Egito Gonçalves - O Anjo do Relógio - Chartres

O Anjo do Relógio de Sol” (“L’Ange du Meridién”), um clássico soneto, é o primeiro do grupo de seis poemas de Rilke, dedicados a capturar “insights” suscitados pela Catedral de Chartres, localizada em França – por este visitada em janeiro de 1906 –, servindo como um tipo de prelúdio aos demais poemas, modulando-lhes o tom. A propósito, na imagem abaixo postada, pode-se ver o aludido anjo de pedra e o seu ostensivo sorriso.

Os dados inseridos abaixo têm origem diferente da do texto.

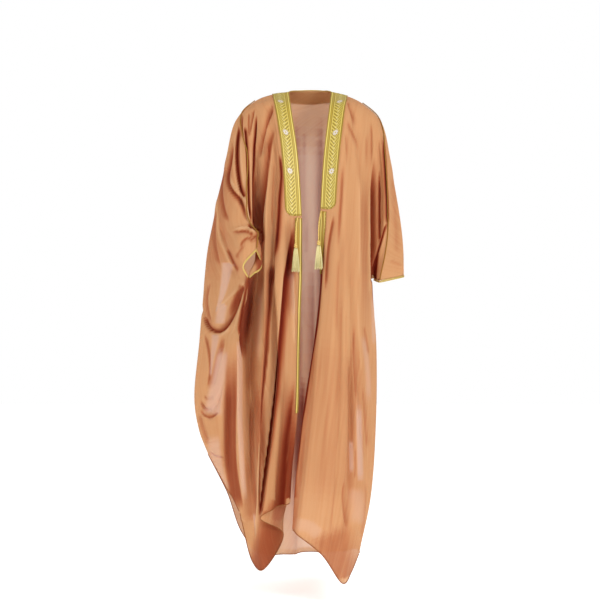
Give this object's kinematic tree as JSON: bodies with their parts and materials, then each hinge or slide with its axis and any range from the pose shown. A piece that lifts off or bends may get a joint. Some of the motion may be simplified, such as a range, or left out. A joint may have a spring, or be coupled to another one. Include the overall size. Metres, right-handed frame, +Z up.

É a esse soneto que faz alusão, de início, o poeta lusitano, bem assim às idiossincrasias que, fomentadas pelo anjo, Rilke as plasmou em seus versos. Na segunda estrofe, contudo, há uma inflexão, eis que o sorriso do anjo, na visão de Gonçalves, sucumbiu por força da tempestade que desabou sobre a Catedral, deixando órfão o poema. Ou terá sido o anjo que, com suas frágeis asas, tentara romper com a escala do tempo? – pergunta-se Gonçalves.

J.A.R. – H.C.

Egito Gonçalves
(1920-2001)

O Anjo do Relógio / Chartres

Ainda o vi, o anjo do relógio. Era como Rilke
nos dissera: nada sabia do nosso ser,
sorria no seu pétreo resplendor, apenas
segurando a mensagem da sombra
que obedecia à convenção das horas. Asas curtas
nos ombros, demasiado curtas
para o voo, para qualquer viagem...

Na segunda vez já não estava. O sorriso
estatelara-se
no solo. Rilke saberia já da tempestade
que assaltaria a forte catedral
para deixar o poema solitário?
Ou o anjo
tentara com as suas asas frágeis
quebrar o tempo, o cansaço das horas
negadas às estrelas?

Em: “E no entanto move-se” (1995)

Anjo com um relógio de sol
na fachada da Catedral de Chartres

Referência:

GONÇALVES, Egito. O anjo do relógio / Chartres. In: COSTA E SILVA, Alberto da; BUENO, Alexei (orgs.). Antologia da poesia portuguesa contemporânea: um panorama. Rio de Janeiro: Lacerda, 1999. p. 110.